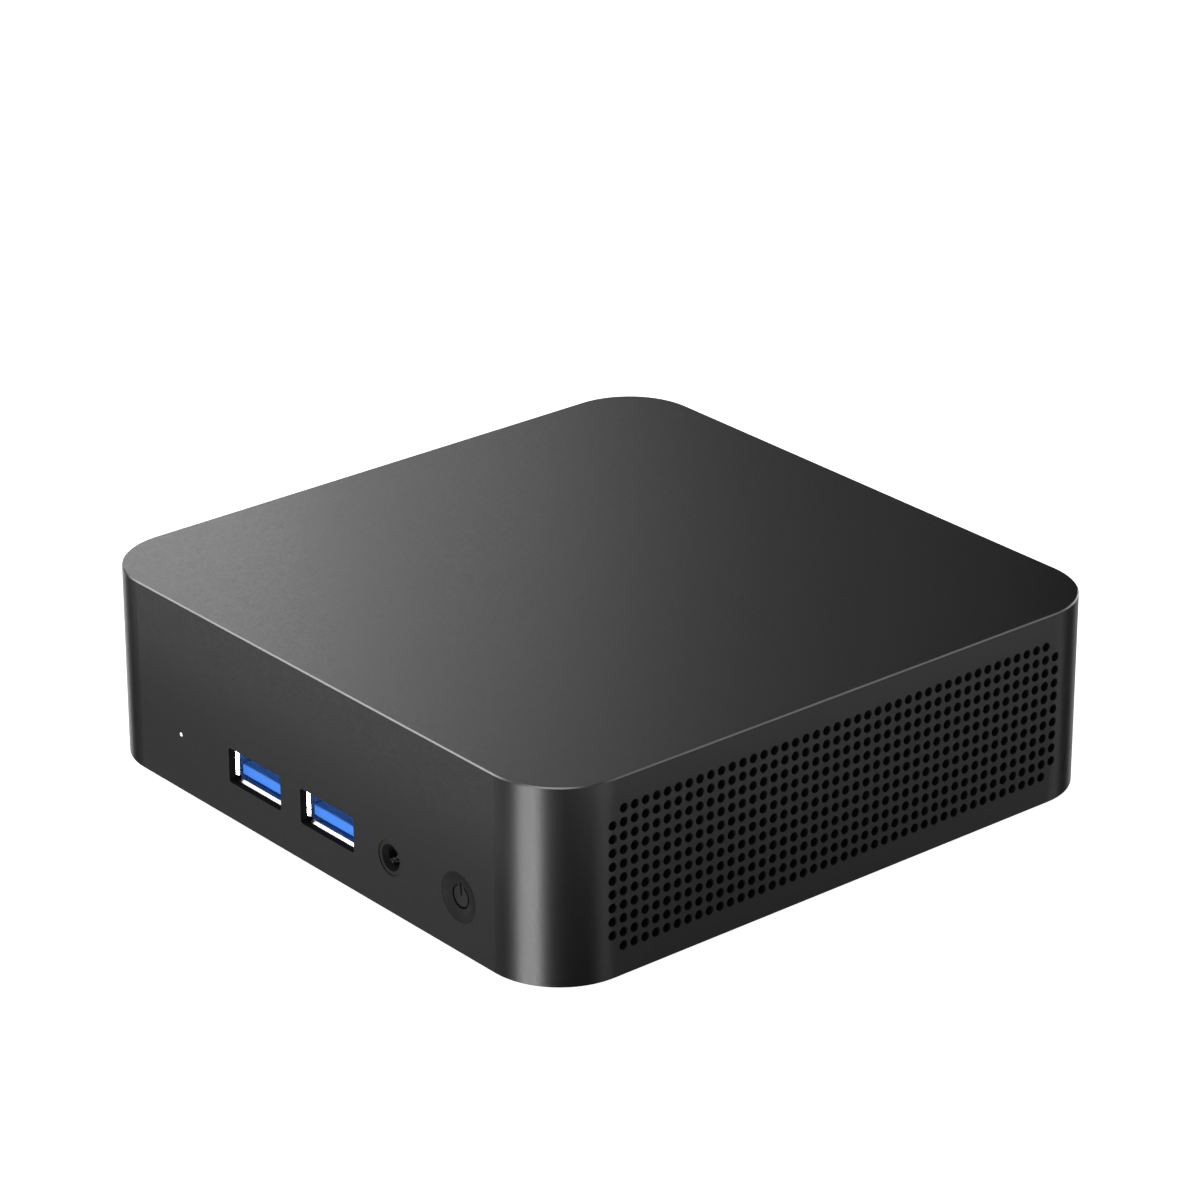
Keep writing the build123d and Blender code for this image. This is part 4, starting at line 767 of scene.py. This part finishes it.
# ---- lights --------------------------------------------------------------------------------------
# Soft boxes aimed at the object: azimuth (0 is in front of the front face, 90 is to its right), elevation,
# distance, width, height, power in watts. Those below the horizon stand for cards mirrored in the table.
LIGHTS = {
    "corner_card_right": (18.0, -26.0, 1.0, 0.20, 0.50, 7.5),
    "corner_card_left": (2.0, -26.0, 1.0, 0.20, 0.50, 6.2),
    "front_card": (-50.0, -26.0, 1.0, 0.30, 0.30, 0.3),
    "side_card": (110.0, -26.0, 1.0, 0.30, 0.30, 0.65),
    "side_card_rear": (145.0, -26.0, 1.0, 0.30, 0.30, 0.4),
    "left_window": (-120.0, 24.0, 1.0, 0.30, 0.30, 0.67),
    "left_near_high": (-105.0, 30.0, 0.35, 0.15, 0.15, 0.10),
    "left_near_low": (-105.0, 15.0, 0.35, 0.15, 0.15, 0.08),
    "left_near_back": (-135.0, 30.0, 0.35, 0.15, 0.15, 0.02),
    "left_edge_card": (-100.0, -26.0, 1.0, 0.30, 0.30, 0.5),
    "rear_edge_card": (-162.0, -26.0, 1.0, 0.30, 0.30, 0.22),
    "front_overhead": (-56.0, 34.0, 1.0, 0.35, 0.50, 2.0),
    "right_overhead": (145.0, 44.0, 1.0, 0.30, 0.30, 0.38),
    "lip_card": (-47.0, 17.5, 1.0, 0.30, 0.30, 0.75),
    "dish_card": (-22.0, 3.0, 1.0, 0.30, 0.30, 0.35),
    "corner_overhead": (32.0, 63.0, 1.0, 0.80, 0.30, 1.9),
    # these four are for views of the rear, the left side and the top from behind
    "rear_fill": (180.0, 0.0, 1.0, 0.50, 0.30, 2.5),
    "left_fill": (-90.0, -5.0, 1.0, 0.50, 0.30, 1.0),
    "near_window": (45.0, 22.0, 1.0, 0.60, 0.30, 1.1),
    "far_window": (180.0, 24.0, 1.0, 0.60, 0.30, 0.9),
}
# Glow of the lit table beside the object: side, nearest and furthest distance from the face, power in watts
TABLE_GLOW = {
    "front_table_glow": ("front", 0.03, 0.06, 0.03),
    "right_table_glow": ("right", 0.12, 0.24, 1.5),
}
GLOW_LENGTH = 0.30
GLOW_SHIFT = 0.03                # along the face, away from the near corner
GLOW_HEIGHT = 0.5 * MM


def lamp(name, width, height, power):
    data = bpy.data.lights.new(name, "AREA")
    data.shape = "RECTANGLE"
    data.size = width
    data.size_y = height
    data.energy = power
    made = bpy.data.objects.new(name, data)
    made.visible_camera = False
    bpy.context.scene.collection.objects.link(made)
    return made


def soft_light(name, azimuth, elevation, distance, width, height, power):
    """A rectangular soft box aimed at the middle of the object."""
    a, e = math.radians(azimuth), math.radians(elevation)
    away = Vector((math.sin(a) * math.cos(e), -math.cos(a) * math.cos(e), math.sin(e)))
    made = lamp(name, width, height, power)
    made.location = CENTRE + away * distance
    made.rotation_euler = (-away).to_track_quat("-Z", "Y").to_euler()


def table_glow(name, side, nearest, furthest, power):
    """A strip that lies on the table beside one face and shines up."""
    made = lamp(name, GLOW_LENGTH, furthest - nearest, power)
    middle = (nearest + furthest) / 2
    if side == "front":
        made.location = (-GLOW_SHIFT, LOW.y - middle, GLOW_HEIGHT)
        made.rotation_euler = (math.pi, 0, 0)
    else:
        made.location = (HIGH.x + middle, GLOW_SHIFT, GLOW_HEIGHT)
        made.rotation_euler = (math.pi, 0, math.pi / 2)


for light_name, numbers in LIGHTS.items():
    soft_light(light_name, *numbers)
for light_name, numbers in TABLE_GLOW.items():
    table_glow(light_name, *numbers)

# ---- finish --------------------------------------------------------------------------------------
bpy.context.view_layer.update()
--
◆ **WRITTEN TASK**
Every line of the material must be returned exactly as it appears.

◆ **RESULT OF THIS EXERCISE**
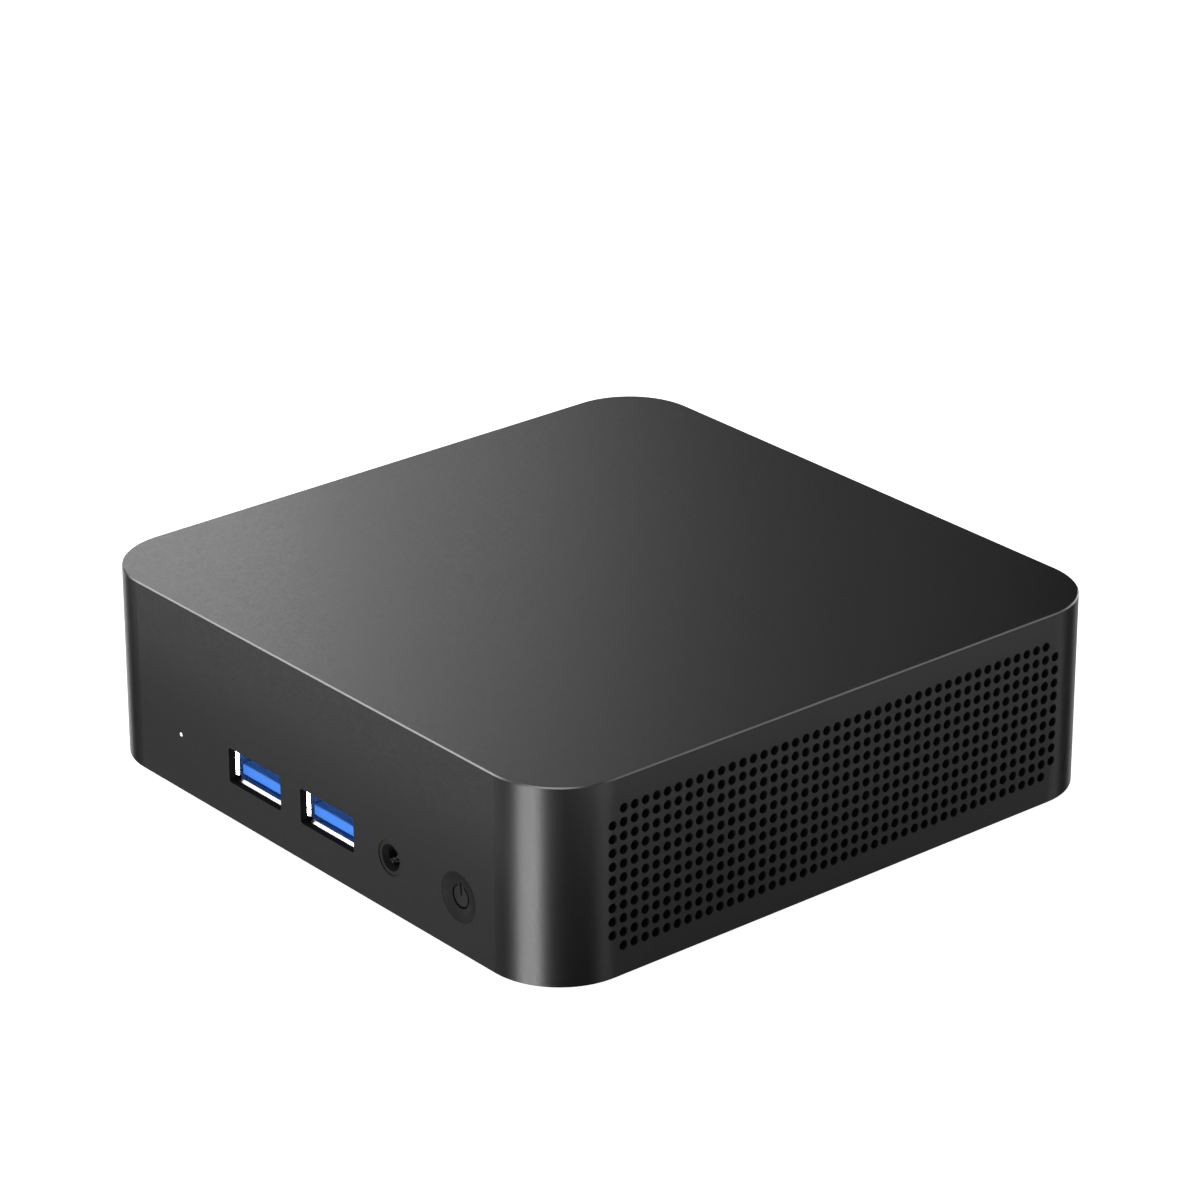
Keep writing the build123d and Blender code for this image. This is part 4, starting at line 767 of scene.py. This part finishes it.
# ---- lights --------------------------------------------------------------------------------------
# Soft boxes aimed at the object: azimuth (0 is in front of the front face, 90 is to its right), elevation,
# distance, width, height, power in watts. Those below the horizon stand for cards mirrored in the table.
LIGHTS = {
    "corner_card_right": (18.0, -26.0, 1.0, 0.20, 0.50, 7.5),
    "corner_card_left": (2.0, -26.0, 1.0, 0.20, 0.50, 6.2),
    "front_card": (-50.0, -26.0, 1.0, 0.30, 0.30, 0.3),
    "side_card": (110.0, -26.0, 1.0, 0.30, 0.30, 0.65),
    "side_card_rear": (145.0, -26.0, 1.0, 0.30, 0.30, 0.4),
    "left_window": (-120.0, 24.0, 1.0, 0.30, 0.30, 0.67),
    "left_near_high": (-105.0, 30.0, 0.35, 0.15, 0.15, 0.10),
    "left_near_low": (-105.0, 15.0, 0.35, 0.15, 0.15, 0.08),
    "left_near_back": (-135.0, 30.0, 0.35, 0.15, 0.15, 0.02),
    "left_edge_card": (-100.0, -26.0, 1.0, 0.30, 0.30, 0.5),
    "rear_edge_card": (-162.0, -26.0, 1.0, 0.30, 0.30, 0.22),
    "front_overhead": (-56.0, 34.0, 1.0, 0.35, 0.50, 2.0),
    "right_overhead": (145.0, 44.0, 1.0, 0.30, 0.30, 0.38),
    "lip_card": (-47.0, 17.5, 1.0, 0.30, 0.30, 0.75),
    "dish_card": (-22.0, 3.0, 1.0, 0.30, 0.30, 0.35),
    "corner_overhead": (32.0, 63.0, 1.0, 0.80, 0.30, 1.9),
    # these four are for views of the rear, the left side and the top from behind
    "rear_fill": (180.0, 0.0, 1.0, 0.50, 0.30, 2.5),
    "left_fill": (-90.0, -5.0, 1.0, 0.50, 0.30, 1.0),
    "near_window": (45.0, 22.0, 1.0, 0.60, 0.30, 1.1),
    "far_window": (180.0, 24.0, 1.0, 0.60, 0.30, 0.9),
}
# Glow of the lit table beside the object: side, nearest and furthest distance from the face, power in watts
TABLE_GLOW = {
    "front_table_glow": ("front", 0.03, 0.06, 0.03),
    "right_table_glow": ("right", 0.12, 0.24, 1.5),
}
GLOW_LENGTH = 0.30
GLOW_SHIFT = 0.03                # along the face, away from the near corner
GLOW_HEIGHT = 0.5 * MM


def lamp(name, width, height, power):
    data = bpy.data.lights.new(name, "AREA")
    data.shape = "RECTANGLE"
    data.size = width
    data.size_y = height
    data.energy = power
    made = bpy.data.objects.new(name, data)
    made.visible_camera = False
    bpy.context.scene.collection.objects.link(made)
    return made


def soft_light(name, azimuth, elevation, distance, width, height, power):
    """A rectangular soft box aimed at the middle of the object."""
    a, e = math.radians(azimuth), math.radians(elevation)
    away = Vector((math.sin(a) * math.cos(e), -math.cos(a) * math.cos(e), math.sin(e)))
    made = lamp(name, width, height, power)
    made.location = CENTRE + away * distance
    made.rotation_euler = (-away).to_track_quat("-Z", "Y").to_euler()


def table_glow(name, side, nearest, furthest, power):
    """A strip that lies on the table beside one face and shines up."""
    made = lamp(name, GLOW_LENGTH, furthest - nearest, power)
    middle = (nearest + furthest) / 2
    if side == "front":
        made.location = (-GLOW_SHIFT, LOW.y - middle, GLOW_HEIGHT)
        made.rotation_euler = (math.pi, 0, 0)
    else:
        made.location = (HIGH.x + middle, GLOW_SHIFT, GLOW_HEIGHT)
        made.rotation_euler = (math.pi, 0, math.pi / 2)


for light_name, numbers in LIGHTS.items():
    soft_light(light_name, *numbers)
for light_name, numbers in TABLE_GLOW.items():
    table_glow(light_name, *numbers)

# ---- finish --------------------------------------------------------------------------------------
bpy.context.view_layer.update()